I1210 03:44:30.708699 1 pool.go:118] CONNECTED to dgraph-server-5.dgraph-server.default.svc.cluster.local:7090
zero pod 0 appeared to connect correctly, as it repeated these sorts of logs:
is starting a new election at term 5
became pre-candidate at term 5
received MsgPreVoteResp from 1 at term 5
[logterm: 5, index: 14044] sent MsgPreVote request to 2 at term 5
[logterm: 5, index: 14044] sent MsgPreVote request to 3 at term 5
[1] Read index context timed out
Connected: id:11619 group_id:8 addr:"dgraph-server-1.dgraph-server.default.svc.cluster.local:7090"
Got connection request: addr:"dgraph-server-2.dgraph-server.default.svc.cluster.local:7090"
Trying to add 2 to cluster.

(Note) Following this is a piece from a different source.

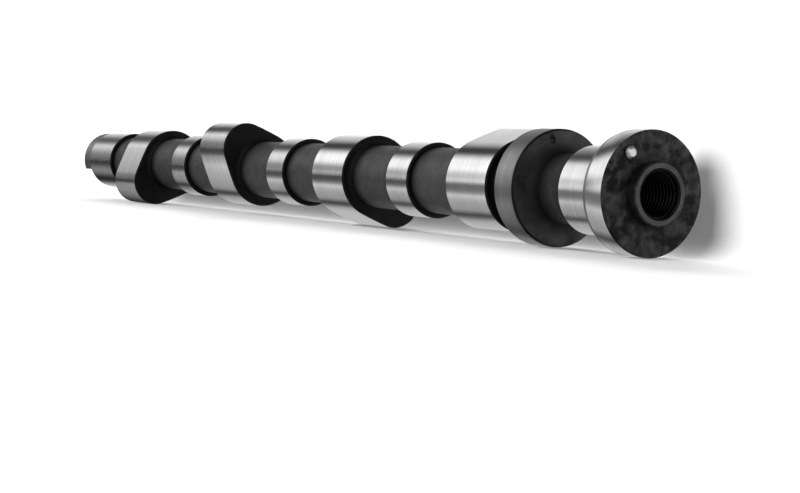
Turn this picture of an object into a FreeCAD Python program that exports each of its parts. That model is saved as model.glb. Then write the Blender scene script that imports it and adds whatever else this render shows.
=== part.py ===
"""Four-lobe overhead camshaft of chilled cast iron, with the dowel pin pressed into its drive flange.

The origin is on the shaft's axis in the plane of the flange's front face, where the timing wheel seats.
+X runs along the axis and out of that face, +Z is up, and the shaft lies level on its flange and two lobes.
Distances along the shaft are counted backwards from the flange's face, so a distance s is at x = -s.
"""
import FreeCAD, Part
import math
import os

# Everything is in millimetres and degrees.
# Bearing journals, ground to one diameter, apart from the larger one behind the flange.
journal_radius = 13.0
journal_width = 14.3
journal_chamfer = 0.5
front_journal_radius = 13.4
front_journal_length = 18.5
rear_journal_length = 26.2

# Cam lobes: a base circle, two flank arcs and a nose arc, each tangent to the next.
heel_rise = 1.87
lobe_lift = 6.93
nose_radius = 10.45
flank_radius = 130.0
lobe_width = 23.2
lobe_edge_chamfer = 0.45
lobe_pitch = 91.0

# Nose directions from +Y towards +Z, in quarter turns from the front lobe's, for the firing order 1-3-4-2.
front_nose_angle = 45.0
cam_step_angle = 90.0
lobe_steps = (0, 3, 1, 2)

# Shaft between the ground bands, left as it was cast.
barrel_relief = 1.7
cast_fillet = 1.8
front_barrel_length = 9.4
rear_barrel_length = 20.2
neck_relief = 2.6
neck_length = 16.1
neck_root_fillet = 3.4

# Thrust disc behind the neck, with a punched timing mark in its front face.
thrust_disc_radius = 18.25
thrust_disc_width = 10.1
thrust_disc_chamfer = 0.6
timing_mark_inset = 3.15
timing_mark_angle = 105.0
timing_mark_radius = 1.0
timing_mark_depth = 0.8

# Drive flange, its rim eased towards the back, with a grinding undercut behind it.
flange_radius = 18.45
flange_thickness = 9.1
flange_chamfer = 0.5
flange_ease_length = 1.5
flange_ease_drop = 0.4
undercut_width = 1.1
undercut_depth = 0.6

# Hole for the timing wheel's bolt, to the thread's outer diameter, and the locating ring around its mouth.
bolt_hole_radius = 7.0
bolt_mouth_chamfer = 0.55
bolt_hole_depth = 34.0
drill_point_angle = 118.0
ring_wall = 1.8
ring_height = 3.4
ring_chamfer = 0.45

# Dowel pin that times the wheel on the flange, with the metal left outside and behind its hole.
dowel_radius = 2.0
dowel_rim_wall = 1.75
dowel_floor = 2.1
dowel_angle = 128.5
dowel_height = 1.6
dowel_nose_chamfer = 0.9
dowel_tail_chamfer = 0.4

# Half-round drive end behind the rear journal, and the centre that the shaft was ground on.
drive_end_length = 8.7
drive_end_step = 0.2
drive_end_chamfer = 1.0
drive_flat_drop = 4.75
centre_mouth_radius = 4.0
centre_drill_radius = 1.6
centre_depth = 7.0
centre_angle = 60.0

# What follows from the sizes above.
barrel_radius = journal_radius - barrel_relief
neck_radius = front_journal_radius - neck_relief
base_circle_radius = journal_radius + heel_rise
nose_offset = base_circle_radius + lobe_lift - nose_radius
front_journal_end = flange_thickness + front_journal_length
thrust_disc_front = front_journal_end + neck_length
thrust_disc_back = thrust_disc_front + thrust_disc_width
front_lobe_station = thrust_disc_back + front_barrel_length + lobe_width / 2
lobe_stations = [front_lobe_station + lobe_pitch * i for i in range(len(lobe_steps))]
nose_angles = [front_nose_angle + cam_step_angle * step for step in lobe_steps]
journal_stations = [station + lobe_pitch / 2 for station in lobe_stations[:-1]]
rear_journal_front = lobe_stations[-1] + lobe_width / 2 + rear_barrel_length
rear_journal_back = rear_journal_front + rear_journal_length
shaft_end = rear_journal_back + drive_end_length
drive_end_radius = journal_radius - drive_end_step
bolt_mouth_radius = bolt_hole_radius + bolt_mouth_chamfer
ring_radius = bolt_mouth_radius + ring_wall
dowel_circle_radius = flange_radius - dowel_rim_wall - dowel_radius
dowel_hole_depth = flange_thickness - dowel_floor
timing_mark_circle_radius = thrust_disc_radius - timing_mark_inset

ORIGIN = FreeCAD.Vector(0, 0, 0)
FORWARD = FreeCAD.Vector(1, 0, 0)
BACKWARD = FreeCAD.Vector(-1, 0, 0)


def on_shaft(s, radius, angle):
    """The point at distance s behind the flange's face, at a radius and an angle from +Y towards +Z."""
    turn = math.radians(angle)
    return FreeCAD.Vector(-s, radius * math.cos(turn), radius * math.sin(turn))


def drill_point_length(radius):
    """The height of the cone that a drill leaves at the end of a hole."""
    return radius / math.tan(math.radians(drill_point_angle / 2))


def turned(outline):
    """A solid turned about the shaft's axis from its half section, as points of (s, radius).

    A point of ("arc", s, radius) is the middle of an arc between the points before and after it. The arc is
    turned as a spline of the same form, because that surface is faceted more sparingly than a torus.
    """
    edges = []
    start = outline[0]
    middle = None
    for point in outline[1:] + outline[:1]:
        if point[0] == "arc":
            middle = on_shaft(point[1], point[2], 90)
            continue
        ends = on_shaft(*start, 90), on_shaft(*point, 90)
        if middle is None:
            edges.append(Part.LineSegment(*ends).toShape())
        else:
            arc = Part.Arc(ends[0], middle, ends[1]).toShape()
            edges.append(arc.Curve.toBSpline(arc.FirstParameter, arc.LastParameter).toShape())
        start = point
        middle = None
    return Part.Face(Part.Wire(edges)).revolve(ORIGIN, FORWARD, 360)


def ground_band(front, back, radius, front_chamfer, back_chamfer):
    """The outline of a ground band, with a chamfer at each edge."""
    return [
        (front, radius - front_chamfer),
        (front + front_chamfer, radius),
        (back - back_chamfer, radius),
        (back, radius - back_chamfer),
    ]


def hollow_fillet(shoulder, radius, fillet, behind):
    """The outline of a hollow fillet between a shoulder and an as-cast stretch of the given radius.

    The stretch lies behind the shoulder, or else in front of it, and the points run from front to back.
    """
    way = 1 if behind else -1
    slack = 1 - math.sqrt(0.5)
    points = [
        (shoulder, radius + fillet),
        ("arc", shoulder + way * slack * fillet, radius + slack * fillet),
        (shoulder + way * fillet, radius),
    ]
    return points if behind else points[::-1]


def make_turned_shaft():
    """Everything that is round about the axis, from the locating ring to the drive end."""
    outline = [
        (-ring_height, 0),
        (-ring_height, ring_radius - ring_chamfer),
        (ring_chamfer - ring_height, ring_radius),
        (0, ring_radius),
    ]
    outline += [
        (0, flange_radius - flange_chamfer),
        (flange_chamfer, flange_radius),
        (flange_thickness - flange_ease_length, flange_radius),
        (flange_thickness, flange_radius - flange_ease_drop),
    ]
    undercut_end = flange_thickness + undercut_width
    outline += [
        (flange_thickness, front_journal_radius - undercut_depth),
        (undercut_end, front_journal_radius - undercut_depth),
        (undercut_end, front_journal_radius),
        (front_journal_end - journal_chamfer, front_journal_radius),
        (front_journal_end, front_journal_radius - journal_chamfer),
    ]
    outline.append((front_journal_end, neck_radius))
    outline += hollow_fillet(thrust_disc_front, neck_radius, neck_root_fillet, False)
    outline += ground_band(
        thrust_disc_front, thrust_disc_back, thrust_disc_radius, thrust_disc_chamfer, thrust_disc_chamfer
    )
    outline += hollow_fillet(thrust_disc_back, barrel_radius, cast_fillet, True)
    journals = [
        (station - journal_width / 2, station + journal_width / 2, journal_chamfer)
        for station in journal_stations
    ]
    journals.append((rear_journal_front, rear_journal_back, drive_end_step))
    for lobe_station, (front, back, back_chamfer) in zip(lobe_stations, journals):
        outline += hollow_fillet(lobe_station - lobe_width / 2, barrel_radius, cast_fillet, False)
        outline += hollow_fillet(lobe_station + lobe_width / 2, barrel_radius, cast_fillet, True)
        outline.append((front, barrel_radius))
        outline += ground_band(front, back, journal_radius, journal_chamfer, back_chamfer)
        if back < rear_journal_back:
            outline.append((back, barrel_radius))
    outline += [
        (shaft_end - drive_end_chamfer, drive_end_radius),
        (shaft_end, drive_end_radius - drive_end_chamfer),
        (shaft_end, 0),
    ]
    return turned(outline)


def cam_profile(front, nose_angle):
    """The closed cam profile at distance front behind the flange's face, its nose at nose_angle.

    Each flank arc holds the base circle and the nose arc inside it and touches both, so its centre lies
    flank_radius less theirs from the two centres, on the far side of the cam.
    """
    to_base = flank_radius - base_circle_radius
    to_nose = flank_radius - nose_radius
    cosine = (nose_offset**2 + to_base**2 - to_nose**2) / (2 * nose_offset * to_base)
    base_turn = 180 - math.degrees(math.acos(cosine))
    across = to_base * math.sin(math.radians(base_turn))
    along = nose_offset + to_base * math.cos(math.radians(base_turn))
    nose_turn = math.degrees(math.atan2(across, along))
    middle_turn = (base_turn + nose_turn) / 2

    def point(centre_along, centre_across, radius, turn):
        """A point on one of the arcs, in the cam's own directions, set at its place on the shaft."""
        reach = centre_along + radius * math.cos(math.radians(turn))
        side = centre_across + radius * math.sin(math.radians(turn))
        return on_shaft(front, math.hypot(reach, side), nose_angle + math.degrees(math.atan2(side, reach)))

    flank_along = -to_base * math.cos(math.radians(base_turn))
    base_start = point(0, 0, base_circle_radius, base_turn)
    base_end = point(0, 0, base_circle_radius, -base_turn)
    heel = point(0, 0, base_circle_radius, 180)
    nose_start = point(nose_offset, 0, nose_radius, -nose_turn)
    nose_end = point(nose_offset, 0, nose_radius, nose_turn)
    tip = point(nose_offset, 0, nose_radius, 0)
    closing_middle = point(flank_along, across, flank_radius, -middle_turn)
    opening_middle = point(flank_along, -across, flank_radius, middle_turn)
    return Part.Wire([
        Part.Arc(base_start, heel, base_end).toShape(),
        Part.Arc(base_end, closing_middle, nose_start).toShape(),
        Part.Arc(nose_start, tip, nose_end).toShape(),
        Part.Arc(nose_end, opening_middle, base_start).toShape(),
    ])


def make_lobe(station, nose_angle):
    """One cam lobe, with its two ground edges broken."""
    profile = cam_profile(station - lobe_width / 2, nose_angle)
    blank = Part.Face(profile).extrude(BACKWARD * lobe_width)
    rim = [edge for edge in blank.Edges if edge.BoundBox.XLength < lobe_edge_chamfer / 2]
    return blank.makeChamfer(lobe_edge_chamfer, rim)


def make_bolt_hole():
    """The cutter for the blind bolt hole, with its countersunk mouth and its drill point."""
    bottom = bolt_hole_depth - ring_height
    return turned([
        (-ring_height, 0),
        (-ring_height, bolt_mouth_radius),
        (bolt_mouth_chamfer - ring_height, bolt_hole_radius),
        (bottom, bolt_hole_radius),
        (bottom + drill_point_length(bolt_hole_radius), 0),
    ])


def make_dowel_hole():
    """The cutter for the flat-bottomed hole that the dowel is pressed into."""
    return Part.makeCylinder(
        dowel_radius, dowel_hole_depth, on_shaft(0, dowel_circle_radius, dowel_angle), BACKWARD
    )


def make_timing_mark():
    """The cutter for the cone that the punch left in the thrust disc's front face."""
    mark = on_shaft(thrust_disc_front, timing_mark_circle_radius, timing_mark_angle)
    return Part.makeCone(timing_mark_radius, 0, timing_mark_depth, mark, BACKWARD)


def make_drive_flat():
    """The cutter that leaves the drive end half round, below a level flat."""
    side = 2 * journal_radius
    corner = FreeCAD.Vector(-rear_journal_back - side, -side / 2, -drive_flat_drop - side)
    return Part.makeBox(side, side, side, corner)


def make_centre():
    """The cutter for the grinding centre in the end of the shaft."""
    cone_end = shaft_end - (centre_mouth_radius - centre_drill_radius) / math.tan(math.radians(centre_angle / 2))
    bottom = shaft_end - centre_depth
    return turned([
        (shaft_end, 0),
        (shaft_end, centre_mouth_radius),
        (cone_end, centre_drill_radius),
        (bottom, centre_drill_radius),
        (bottom - drill_point_length(centre_drill_radius), 0),
    ])


def make_camshaft():
    """The one-piece casting, ground, drilled and punched."""
    lobes = [make_lobe(station, angle) for station, angle in zip(lobe_stations, nose_angles)]
    casting = make_turned_shaft().fuse(lobes)
    cutters = [make_bolt_hole(), make_dowel_hole(), make_timing_mark(), make_drive_flat(), make_centre()]
    return casting.cut(cutters).removeSplitter()


def make_dowel_pin():
    """The dowel, seated on the floor of its hole, with its nose chamfered outside the flange."""
    length = dowel_hole_depth + dowel_height
    seat = on_shaft(dowel_hole_depth, dowel_circle_radius, dowel_angle)
    pin = Part.makeCylinder(dowel_radius, length, seat, FORWARD)
    tail = [edge for edge in pin.Edges if edge.BoundBox.XMax < length / 2 - dowel_hole_depth
            and edge.BoundBox.XLength < dowel_tail_chamfer]
    nose = [edge for edge in pin.Edges if edge.BoundBox.XMin > length / 2 - dowel_hole_depth]
    return pin.makeChamfer(dowel_tail_chamfer, tail).makeChamfer(dowel_nose_chamfer, nose)


def export(name, shape):
    """Writes one sub-part, which has to be a single valid solid, as a STEP file."""
    solids = shape.Solids
    assert len(solids) == 1 and solids[0].isValid(), name
    solids[0].exportStep(f"parts/{name}.step")
    box = solids[0].BoundBox
    print(f"{name}: {solids[0].Volume:.1f} mm3, x {box.XMin:.2f} to {box.XMax:.2f}, "
          f"y {box.YMin:.2f} to {box.YMax:.2f}, z {box.ZMin:.2f} to {box.ZMax:.2f}")


os.makedirs("parts", exist_ok=True)
export("camshaft", make_camshaft())
export("dowel_pin", make_dowel_pin())
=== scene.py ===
"""Looks of a four-lobe overhead camshaft: cast iron, dark as cast between bright ground bands.

The shaft is one closed skin. Its half section is a list of rows from the bolt hole's bottom to the drive
end, and a node tree turns those rows about the shaft's axis, by the cam rule where a row belongs to a lobe.
Lengths are in metres, and distances along the shaft count backwards from the flange's front face.
"""

import logging
import math
from dataclasses import dataclass, field
from enum import Enum, IntEnum
from typing import Any, Callable, Iterable

import bmesh
import bpy
from mathutils import Matrix, Vector

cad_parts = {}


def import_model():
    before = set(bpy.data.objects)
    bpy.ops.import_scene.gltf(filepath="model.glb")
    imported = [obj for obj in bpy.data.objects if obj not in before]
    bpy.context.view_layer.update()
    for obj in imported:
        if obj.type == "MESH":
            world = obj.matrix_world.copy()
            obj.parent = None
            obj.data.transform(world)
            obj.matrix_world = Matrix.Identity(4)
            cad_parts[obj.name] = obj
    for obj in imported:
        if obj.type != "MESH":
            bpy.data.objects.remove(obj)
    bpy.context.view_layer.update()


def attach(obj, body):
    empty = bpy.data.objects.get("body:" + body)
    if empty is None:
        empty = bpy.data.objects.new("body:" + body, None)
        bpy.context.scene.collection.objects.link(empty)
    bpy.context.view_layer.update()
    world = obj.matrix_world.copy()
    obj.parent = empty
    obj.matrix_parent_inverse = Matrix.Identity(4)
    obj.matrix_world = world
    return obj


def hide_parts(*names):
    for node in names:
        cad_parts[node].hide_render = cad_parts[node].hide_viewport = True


MM = 0.001
FULL_TURN = 2 * math.pi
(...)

Addr: dgraph-zero-1.dgraph-zero.default.svc.cluster.local:5080
Current confstate at 1: nodes:1 nodes:2 nodes:3
Zero logs
zero pod 1 repeated:
E1210 00:58:07.972793 11 oracle.go:479] Got error: Assigning IDs is only allowed on leader. while leasing timestamps: val:1
zero pod 2 repeated:
E1210 00:58:07.972793 11 oracle.go:479] Got error: Assigning IDs is only allowed on leader. while leasing timestamps: val:1
Debugging attempts
I tried resetting the whole cluster multiple times with:
kubectl delete statefulset dgraph-server dgraph-zero
kubectl delete pvc datadir-dgraph-server-0 datadir-dgraph-server-1 datadir-dgraph-server-2 datadir-dgraph-server-3 datadir-dgraph-server-4 datadir-dgraph-server-5 datadir-dgraph-zero-0 datadir-dgraph-zero-1 datadir-dgraph-zero-2
kubectl apply -f dgraph_nodes.yaml
Each time I ended up with the same sorts of connection issues, although the different error types seemed to assign randomly, and sometimes more alpha pods failed.